Objective: It is controversial whether physicians' interactions with drug companies affect their behavior. To test the null hypothesis, that such interactions are not associated with physician behavior, we studied one behavior: requesting that a drug be added to a hospital formulary.
Design: Nested case-control study.
Setting: University hospital.
Participants: Full-time attending physicians. Case physicians were all 40 physicians who requested a formulary addition from January 1989 through October 1990. Control physicians were 80 randomly selected physicians who had not made requests.
Main exposure measure: Physician interactions with drug companies, as determined by survey of physicians (response rate, 88% [105/120]).

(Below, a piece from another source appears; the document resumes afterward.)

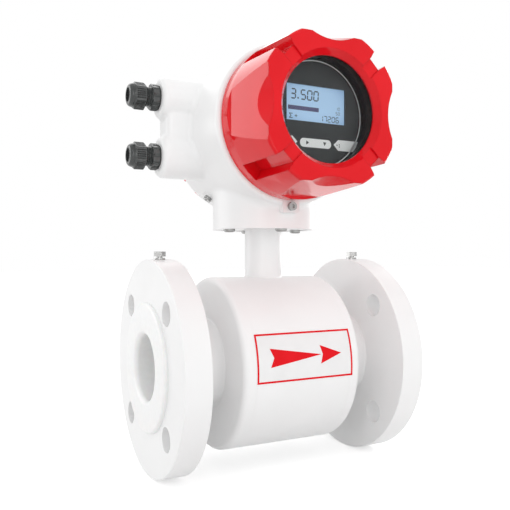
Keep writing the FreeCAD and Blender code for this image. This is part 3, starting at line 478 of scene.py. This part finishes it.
# %% [markdown]
# ## Cable glands
#
# A gland is a hexagon with a threaded spigot, and a dome nut with ribs on its flats. Flats, ribs
# and thread could be cut into a turned shape one after another. Here both pieces are a profile
# turned about the gland's axis, with a radius that also depends on the angle: that gives the
# flats, the ribs and the screw thread in one formula, and a clean mesh. The tip points along -X.

# %% Radius formulas
GLAND_FLATS = 19.0
GLAND_PITCH = 1.5
GLAND_THREAD_DEPTH = 0.65
SIXTH = math.pi / 3


def angle_from_flat(angle):
    """Angle from the middle of the nearest of a hexagon's six flats."""
    return (angle + SIXTH / 2) % SIXTH - SIXTH / 2


def hexagon_radius(angle, flats, corner):
    """Distance to a hexagon's side at each angle, cut off at the rounded corners."""
    return np.minimum(flats / 2 / np.cos(angle_from_flat(angle)), corner)


def thread(along, angle, pitch, depth):
    """Depth of a screw thread: a rounded wave that moves one pitch on with each turn."""
    turn = along / pitch + angle / (2 * math.pi)
    return depth * (0.5 - 0.5 * np.cos(2 * math.pi * turn)) ** 1.4


def turned_about_gland(name, along, radius, angle, side, material, body, node):
    """Rows run along the profile and columns round the axis; the tip points along -X."""
    x = np.broadcast_to(along[:, None], radius.shape)
    y = GLAND_Y + radius * np.cos(angle)
    z = GLAND_Z[side] + radius * np.sin(angle)
    piece = surface(name, np.stack([x, y, z], axis=-1), material, body,
                    wrap_rows=True, wrap_columns=True)
    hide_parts(node)
    return piece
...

Results: Physicians who had requested that drugs be added to the formulary interacted with drug companies more often than other physicians; for example, they were more likely to have accepted money from companies to attend or speak at educational symposia or to perform research (odds ratio [OR], 5.1; 95% confidence interval [CI], 2.0 to 13.2). Furthermore, physicians were more likely than other physicians to have requested that drugs manufactured by specific companies be added to the formulary if they had met with pharmaceutical representatives from those companies (OR, 13.2; 95% CI, 4.8 to 36.3) or had accepted money from those companies (OR, 19.2; 95% CI, 2.3 to 156.9). These associations were consistent in multivariable analyses controlling for potentially confounding factors. Moreover, physicians were more likely to have requested formulary additions made by the companies whose pharmaceutical representatives they had met (OR, 4.9; 95% CI, 3.2 to 7.4) or from whom they had accepted money (OR, 1.7; 95% CI, 1.0 to 2.7) than they were to have requested drugs made by other companies.
Conclusion: Requests by physicians that drugs be added to a hospital formulary were strongly and specifically associated with the physicians' interactions with the companies manufacturing the drugs.